İklim politikalarındaki hareketsizlik, %4 barajını kıl payı farkla aşamadığı için yeni koalisyonun bir parçası olamayan, ancak koalisyondaki tüm partileri kendi politikasına çekmeyi başaran Yeşiller’i doğurdu. Yeşiller oylarını artırarak, böylece parlamentoya 2 vekil daha soktu. Artan gelir eşitsizliği ve yaşam giderlerinin fahişliği ise önceki seçimlerde Sosyalist Sol Parti’nin (Sosialistisk Venstreparti) oy oranını yarı yarıya artırarak parlamentoya 11 vekille dâhil olmalarını sağlamıştı. Ancak en büyük çıkışı, önceden %2.41 oy alan ve mecliste tek vekille temsil edilen, yeni seçimlerde ise 141 bin oy alarak vekil sayısını 8’e çıkaran Kızıl Parti (Rødt) yaptı.
Kızıl Parti, 2007’de İşçilerin Komünist Partisi ve Kızıl Seçim İttifakı’nın birleşmesiyle kurulmuş ve 2008’deki küresel finansal krizin ardından yavaşça genişlemeye başlamıştı. 2013’te Solberg’in sağ koalisyonunun iktidara gelmesinin ardından, İşçi Partisi ve Sosyalist Sol Parti’nin muhalefette gösterdiği etkisizlik Kızıl Parti’nin büyümesini tetikleyen en büyük etken oldu.
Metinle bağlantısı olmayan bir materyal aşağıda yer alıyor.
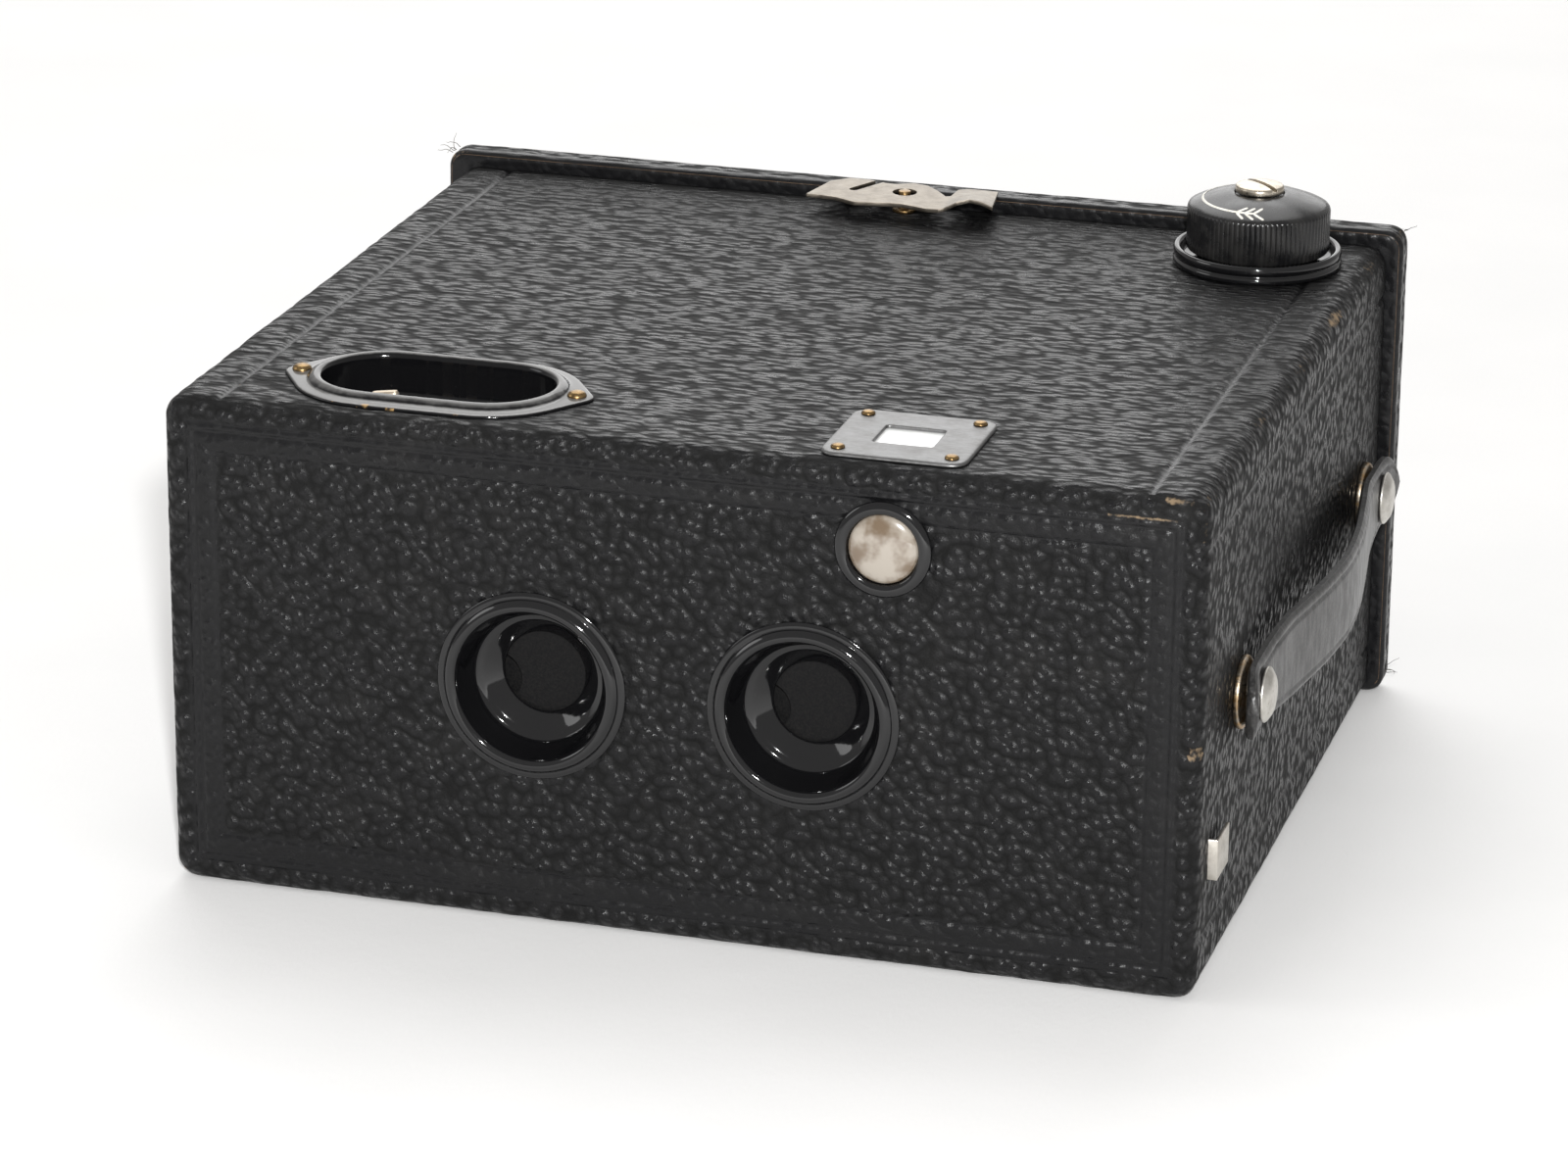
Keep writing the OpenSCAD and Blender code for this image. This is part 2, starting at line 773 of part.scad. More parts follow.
module shutter_pivots() {
    color(brass) {
        for (x = [left_x, right_x]) translate([x, 0, blade_z]) {
            rod_y(pivot_r, blade_y0 - 0.3, lens_board_y0);
            rod_y(2.2, blade_y0 - 0.3, blade_y0 - 0.05);
            rod_y(2.2, blade_y1 + 0.05, plate_y0);
        }
        translate([lever_x, 0, lever_z]) {
            rod_y(pivot_r, lever_y0 - 0.7, lens_board_y0);
            rod_y(2, lever_y0 - 0.7, lever_y0 - 0.5 - eps);
        }
    }
}

// Blade with its exposure hole up and its crank down, at the middle of its swing
module shutter_blade() {
    reach = 2 * blade_r;
    a = blade_half_angle;
    difference() {
        union() {
            along_y(blade_y0, blade_y1) {
                circle(r = hub_r);
                intersection() {
                    circle(r = blade_r);
                    polygon([[0, 0], [-reach * sin(a), reach * cos(a)], [-reach * sin(a), reach],
                        [reach * sin(a), reach], [reach * sin(a), reach * cos(a)]]);
                }
                translate([-2, -crank_r]) square([4, crank_r]);
                translate([0, -crank_r]) circle(r = 2);
            }
            translate([0, 0, -crank_r]) rod_y(crank_pin_r, blade_y1 - eps, link_y1 + 0.05);
        }
        translate([0, 0, blade_swing_r]) rod_y(blade_hole_r, blade_y0 - 1, blade_y1 + 1);
        rod_y(pivot_r + run_gap, blade_y0 - 1, blade_y1 + 1);
    }
}
module left_shutter_blade() {
    color("dimgray") swung(left_x, blade_z, blade_rest) shutter_blade();
}
module right_shutter_blade() {
    color("dimgray") swung(right_x, blade_z, blade_rest) shutter_blade();
}

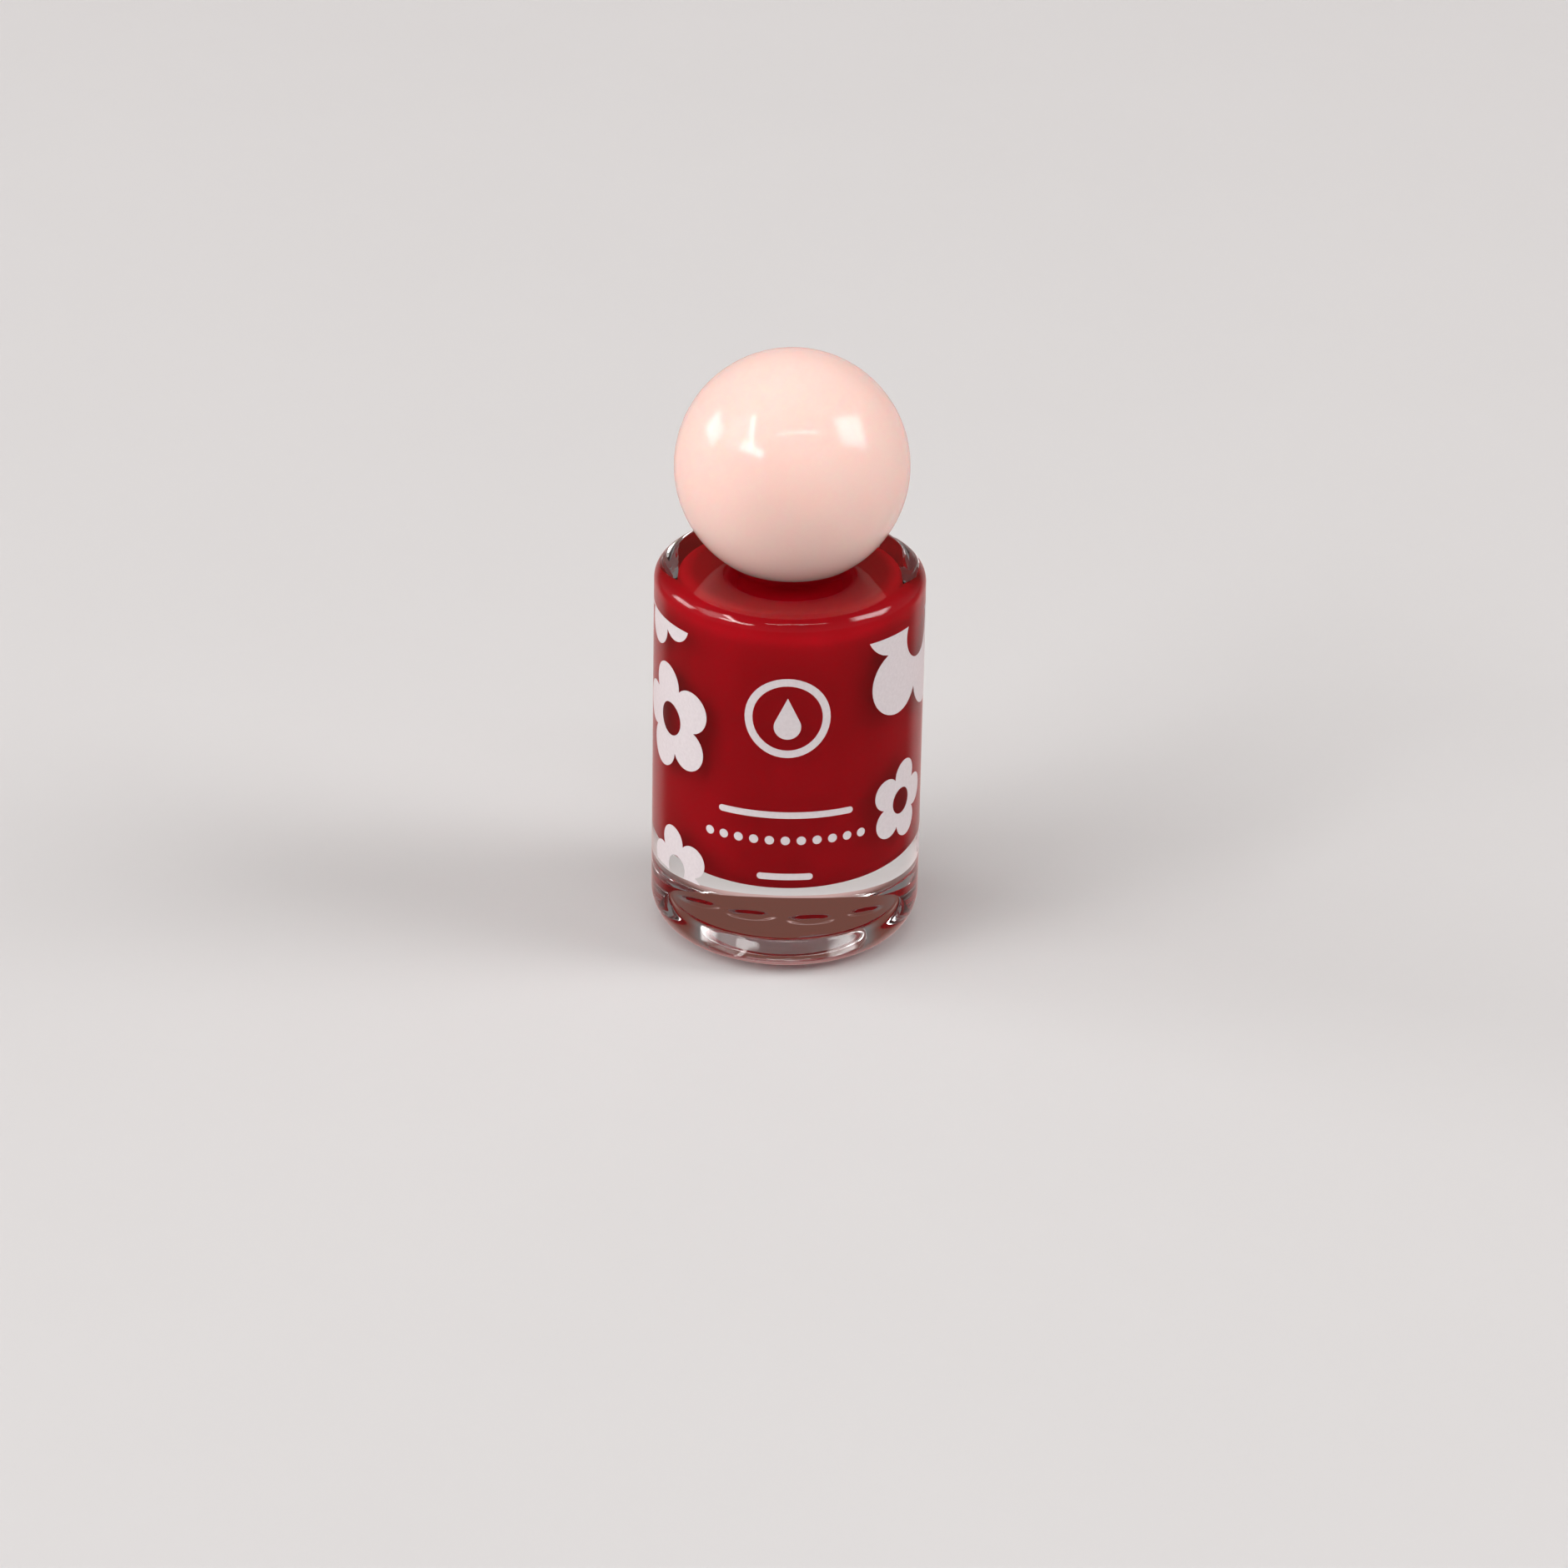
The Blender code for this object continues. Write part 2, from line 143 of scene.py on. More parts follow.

Mevzubahis partilerin isimlerindeki illüzyon, 8 yılın nesnelliği karşısında bozuldu; zira, eski genel başkanı mevcut NATO Genel Sekreteri Jens Stoltenberg olan “İşçi Partisi” ve aslen sosyal demokrat bir parti olan, ve parlamentoda İşçi Partisi’nin politikalarını doğrudan takip eden Sosyalist Sol Parti, sosyal devletin ortak araçlarının ve işçi haklarının gaspına karşı sessiz kalmış, özellikle Oslo, Bergen, Stavanger ve Trondheim gibi büyükşehirlerde yaşam giderlerinin karşılanamaz boyutlara ulaşmasına yönelik somut bir hamle yapmamıştı. Parti programından Marksizm’i çıkarmayı reddeden Kızıl Parti, muhalefetin bize tanıdık gelebilecek bu tepkisizliği içerisinde büyüdü ve önceki oy oranını ikiye katlayarak barajı aştı.
Seçimler bitmiş olmasına rağmen, Norveç’te yarış henüz yeni başlıyor. Zira koalisyon görüşmelerinde 28 vekiliyle parlamentodaki en büyük 3. grubu oluşturan Merkez Parti, Sosyalist Sol Parti ile koalisyona girmeyeceğini açıkladı. Tony Blair’ın Labour’ını andıran İşçi Partisi ve ABD’deki Demokrat Parti’nin Bernie Sanders kanadına benzeyen Sosyalist Sol Parti arasındaki Marksist Kızıl Parti, iktidarı tesis etmek isteyen İşçi Partisi’nin sağdan güç alma girişimleri içerisinde şüphesiz yalnız bırakılmaya çalışılacaktır. Ancak, İşçi Partisi’nin hala en çok vekile sahip olmasına rağmen oy kaybetmiş oluşu ve onun solundaki partilerin üç seçimdir oylarını artırmaları da, Kızıl Parti’ye işçi yanlısı politikalarını dikte edebilecekleri bir alan açacaktır. Önümüzdeki 4 yıl Norveç’teki sosyalistler için hem en büyük imtihanlarına, hem de en büyük zaferlerine gebe duruyor.